Are You Waking Up Tired? - Mental Health And Sleep

Pramita P N ·
Are You Waking Up Tired?  - Mental Health And Sleep

Invest In Rest

The more we learn about sleep, the more we realise the drastic role it plays in our lives. Studying sleep has left the scientific world perplexed and there is still so much more to know about it. Most of what we have studied about sleep has only been for the last 25 years. From this limited data, we are learning about things we have never even dreamed of (excuse the pun). Did you know that sleep deprivation can kill you faster than food deprivation?

A night of good sleep is the difference between a bad day and a good day. It defines who you are going to be tomorrow and how you treat the people around you. Our intrinsic need for good quality sleep is interfering with your obsession with Netflix. Oh, wait! Shouldn’t it be the other way around?

Impact Of Good Quality Sleep

A poor sleep quality might come in the way of you becoming a healthier, happier and simply better human being. So don’t worry, you don’t have an unpleasant personality, just poor sleep! Unlike your personality, it’s easy to fix that. There are a lot of reasons that result in poor sleep quality. Poor lifestyle choices, bad sleep habits and stress have been the most known cause for keeping half the world up at night. Fortunately, these factors can be remedied with good habits and sleep time routines. Here are 10 reasons why you should stop being up way past your bedtime.

  • Poor sleep is strongly associated with obesity.
  • Sleep deprivation can cause disruptions in appetite hormones.
  • Sleep has a direct impact on brain function. Good sleep helps to improve cognition, productivity, performance and concentration.
  • Sleep enhances athletic performance, you’ll run faster and better.
  • Good sleep improves your immunity, heart health and reduces the risk of type 2 diabetes.
  • Poor sleep is linked to depression and anxiety.
  • Poor sleep reduces your ability to engage in social interactions and process emotional information(1).

Sleep And Mental Health

It’s no surprise that sleep and mental health are intertwined. Just as it affects physical health, it affects mental health too. Don’t you find yourself feeling grumpy, irritable and aloof the day after you binge-watch an entire season the night before? Your mental well-being gets affected by just one night of poor sleep. Now imagine its impact from months of bad habits. It significantly increases stress levels and hinders the quality of life. Many studies suggest that individuals suffering from sleep issues are 17 times more likely to develop clinical anxiety. If you are waking up way too early or tired, have difficulty getting a shut-eye or frequently getting up in the middle of the night -It’s essential to get it checked. Ideally, it takes about 10-15 minutes for sleep to set in. Although sleep deprivation and anxiety are more associated, it’s overshadowed by depression. Prolonged sleep deprivation results in the occurrence of intense depressive episodes. There’s a two-way link between mental health and sleep, it can be the other way around too. Most sleep issues could be due to underlying mental health problems. 50% of adults with anxiety experienced insomnia. Therefore, it is extremely crucial to talk to your doctor when you are experiencing sleep-related problems.
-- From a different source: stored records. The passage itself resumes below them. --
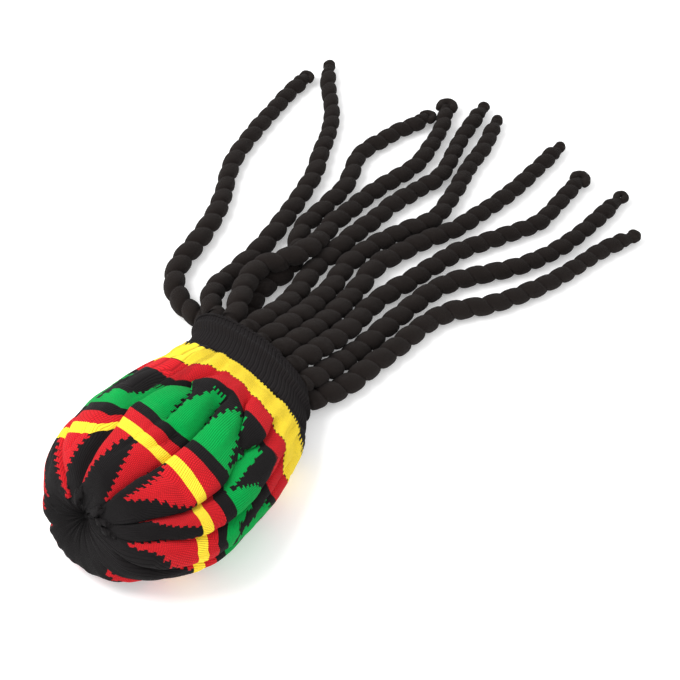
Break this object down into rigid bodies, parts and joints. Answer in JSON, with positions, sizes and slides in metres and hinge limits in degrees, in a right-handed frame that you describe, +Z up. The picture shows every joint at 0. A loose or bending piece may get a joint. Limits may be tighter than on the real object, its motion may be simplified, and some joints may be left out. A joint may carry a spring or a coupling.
{
  "type": "knit beret with dreadlocks",
  "caption": "Slouchy jacquard-knit cap gathered at its crown, with a ribbed cuff whose hem carries long free twisted rope locks, lying on its side.",
  "frame": {"origin": "On the table under the middle of the cap's own box, measured without the locks", "axes": "+Z up from the table the cap lies on; +Y from the gathered crown to the open cuff and the locks; +X across the cap"},
  "size_m": [0.4609, 0.7732, 0.1145],
  "materials": {
    "jacquard_knit": "jacquard knit in red, yellow, green and black",
    "black_rib": "matte ribbed knit",
    "black_jersey_rope": "matte twisted jersey"
  },
  "bodies": {
    "root": {"crown": "jacquard_knit", "cuff": "black_rib", "lock_01": "black_jersey_rope", "lock_02": "black_jersey_rope", "lock_03": "black_jersey_rope", "lock_04": "black_jersey_rope", "lock_05": "black_jersey_rope", "lock_06": "black_jersey_rope", "lock_07": "black_jersey_rope", "lock_08": "black_jersey_rope", "lock_09": "black_jersey_rope", "lock_10": "black_jersey_rope", "lock_01_tip": "black_jersey_rope", "lock_02_tip": "black_jersey_rope", "lock_03_tip": "black_jersey_rope", "lock_04_tip": "black_jersey_rope", "lock_05_tip": "black_jersey_rope", "lock_06_tip": "black_jersey_rope", "lock_07_tip": "black_jersey_rope", "lock_08_tip": "black_jersey_rope", "lock_09_tip": "black_jersey_rope", "lock_10_tip": "black_jersey_rope"}
  },
  "joints": []
}
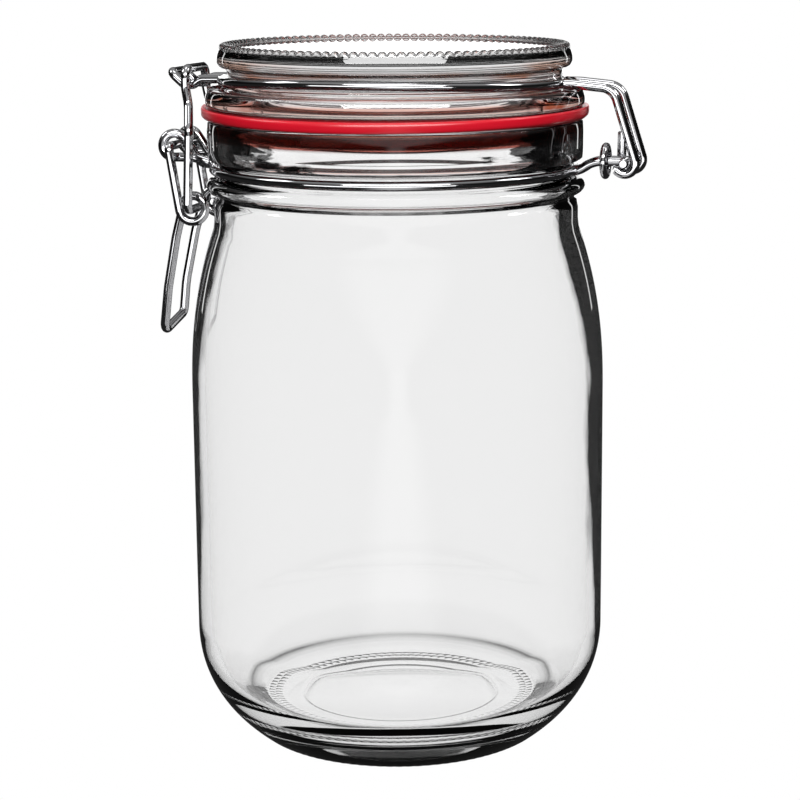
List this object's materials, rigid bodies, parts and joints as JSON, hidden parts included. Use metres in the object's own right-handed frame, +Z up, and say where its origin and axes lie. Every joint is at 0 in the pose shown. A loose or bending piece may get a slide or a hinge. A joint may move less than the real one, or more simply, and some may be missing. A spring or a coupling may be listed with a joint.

How to Fix Your Sleep Cycle

When you’ve learned that you spend about a third of your life sleeping, that is about 26 years - It’ll be illogical to ignore its significance. It serves primary functions like muscle growth, tissue repair, hormonal synthesis and mental health and of course our favourite - beauty sleep. So let’s get to know ways we can reduce the risks of falling ill.

  1. Our body craves consistency. Go to bed and wake up at the same time every single day. Yes, that includes weekends as well.
  2. Avoid smoking, alcohol intake or caffeine close to bedtime.
  3. Create a proper sleeping environment by closing curtains, lighting aromatic candles or white noise. Lack of lights signals your body that it’s time to sleep.
  4. Do not catch up on lost sleep during the day. Taking midday naps can ruin your sleep habits.
  5. Do not exercise or eat close to bedtime. Exercise releases endorphins which keep the body alert.
  6. Learn to manage your worrying thoughts with meditation and mindfulness skills.

By keeping a sleep journal, changing your cotton bedding or meditating, it’s important to do whatever it takes to get quality sleep. Mood swings, fatigue, anxiety and depression are just some of the side effects. Take care of yourself and your mental well being with good sleep habits.